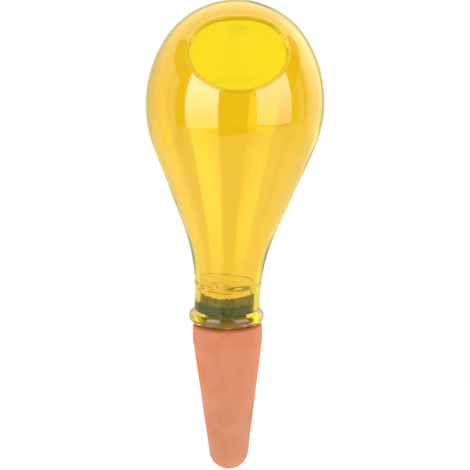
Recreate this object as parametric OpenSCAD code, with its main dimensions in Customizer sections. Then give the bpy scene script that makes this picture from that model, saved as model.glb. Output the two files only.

########################################

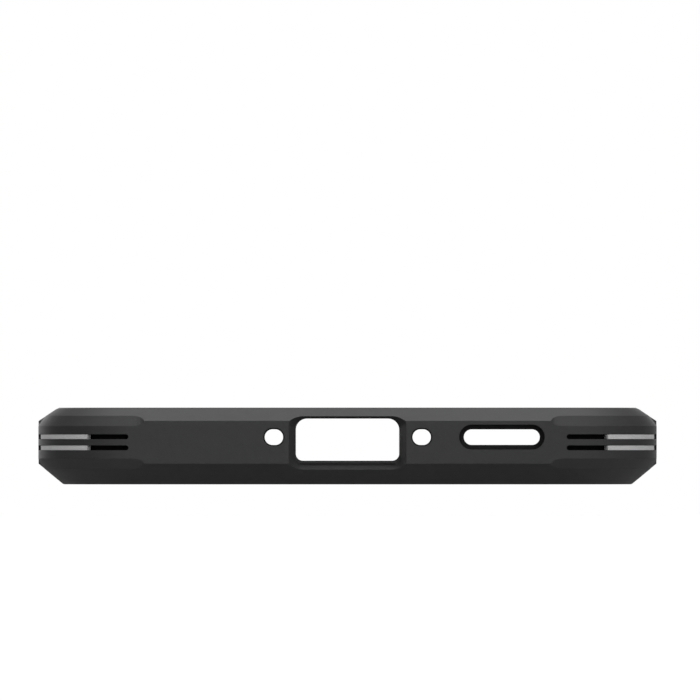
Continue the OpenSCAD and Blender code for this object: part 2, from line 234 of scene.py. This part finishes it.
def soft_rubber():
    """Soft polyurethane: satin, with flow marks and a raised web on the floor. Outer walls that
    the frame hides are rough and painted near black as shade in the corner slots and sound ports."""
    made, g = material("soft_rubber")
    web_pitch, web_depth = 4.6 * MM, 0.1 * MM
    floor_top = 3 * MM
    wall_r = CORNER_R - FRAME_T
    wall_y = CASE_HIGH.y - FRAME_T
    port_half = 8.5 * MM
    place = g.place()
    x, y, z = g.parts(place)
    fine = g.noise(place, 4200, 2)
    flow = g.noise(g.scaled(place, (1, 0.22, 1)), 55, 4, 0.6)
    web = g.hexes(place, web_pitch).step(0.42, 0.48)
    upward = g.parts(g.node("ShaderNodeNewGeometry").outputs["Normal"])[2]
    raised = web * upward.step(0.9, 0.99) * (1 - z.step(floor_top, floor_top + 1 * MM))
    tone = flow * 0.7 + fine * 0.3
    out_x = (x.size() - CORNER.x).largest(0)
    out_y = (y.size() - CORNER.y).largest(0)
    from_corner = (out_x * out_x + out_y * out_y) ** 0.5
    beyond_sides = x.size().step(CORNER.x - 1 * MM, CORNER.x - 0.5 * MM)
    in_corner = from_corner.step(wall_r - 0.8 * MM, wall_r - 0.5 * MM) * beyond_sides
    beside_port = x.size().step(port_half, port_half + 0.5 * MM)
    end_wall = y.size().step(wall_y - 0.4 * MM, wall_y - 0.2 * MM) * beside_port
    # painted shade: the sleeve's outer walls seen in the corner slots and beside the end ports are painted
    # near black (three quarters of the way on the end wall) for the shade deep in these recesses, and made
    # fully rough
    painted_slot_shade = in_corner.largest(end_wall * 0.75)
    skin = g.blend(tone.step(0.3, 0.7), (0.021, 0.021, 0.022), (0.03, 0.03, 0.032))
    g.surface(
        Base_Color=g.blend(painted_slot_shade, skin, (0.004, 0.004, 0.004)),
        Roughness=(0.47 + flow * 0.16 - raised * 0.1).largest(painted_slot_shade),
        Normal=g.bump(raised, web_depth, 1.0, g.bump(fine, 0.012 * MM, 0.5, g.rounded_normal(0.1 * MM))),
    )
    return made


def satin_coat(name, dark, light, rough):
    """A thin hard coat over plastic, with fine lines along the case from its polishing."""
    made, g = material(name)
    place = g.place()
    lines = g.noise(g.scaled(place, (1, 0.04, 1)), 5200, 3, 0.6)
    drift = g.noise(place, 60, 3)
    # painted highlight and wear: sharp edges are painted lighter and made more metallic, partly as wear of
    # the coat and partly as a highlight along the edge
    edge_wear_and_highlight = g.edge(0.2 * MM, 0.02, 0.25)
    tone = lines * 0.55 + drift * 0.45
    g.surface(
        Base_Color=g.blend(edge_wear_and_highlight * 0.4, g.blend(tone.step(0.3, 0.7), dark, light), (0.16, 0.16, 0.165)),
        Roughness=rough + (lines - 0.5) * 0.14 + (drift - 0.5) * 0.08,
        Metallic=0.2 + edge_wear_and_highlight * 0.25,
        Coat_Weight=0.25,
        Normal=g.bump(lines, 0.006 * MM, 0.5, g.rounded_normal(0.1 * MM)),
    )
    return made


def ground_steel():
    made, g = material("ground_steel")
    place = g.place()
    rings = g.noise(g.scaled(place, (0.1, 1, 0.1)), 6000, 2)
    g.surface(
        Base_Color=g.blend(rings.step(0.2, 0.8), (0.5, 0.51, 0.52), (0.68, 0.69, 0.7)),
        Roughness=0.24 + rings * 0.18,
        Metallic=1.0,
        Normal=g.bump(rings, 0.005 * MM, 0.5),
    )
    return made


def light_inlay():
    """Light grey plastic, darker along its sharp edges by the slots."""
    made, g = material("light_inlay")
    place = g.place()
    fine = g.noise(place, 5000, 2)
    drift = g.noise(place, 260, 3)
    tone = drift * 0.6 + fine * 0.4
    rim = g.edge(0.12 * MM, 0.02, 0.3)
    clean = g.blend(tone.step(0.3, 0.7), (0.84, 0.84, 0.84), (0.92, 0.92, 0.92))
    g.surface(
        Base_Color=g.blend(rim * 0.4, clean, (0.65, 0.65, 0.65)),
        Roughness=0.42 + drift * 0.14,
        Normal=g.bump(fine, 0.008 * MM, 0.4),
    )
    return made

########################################

What is needed: From the entries, report each line that includes the word "OpenSCAD".

Result:
Recreate this object as parametric OpenSCAD code, with its main dimensions in Customizer sections. Then give the bpy scene script that makes this picture from that model, saved as model.glb. Output the two files only.
Continue the OpenSCAD and Blender code for this object: part 2, from line 234 of scene.py. This part finishes it.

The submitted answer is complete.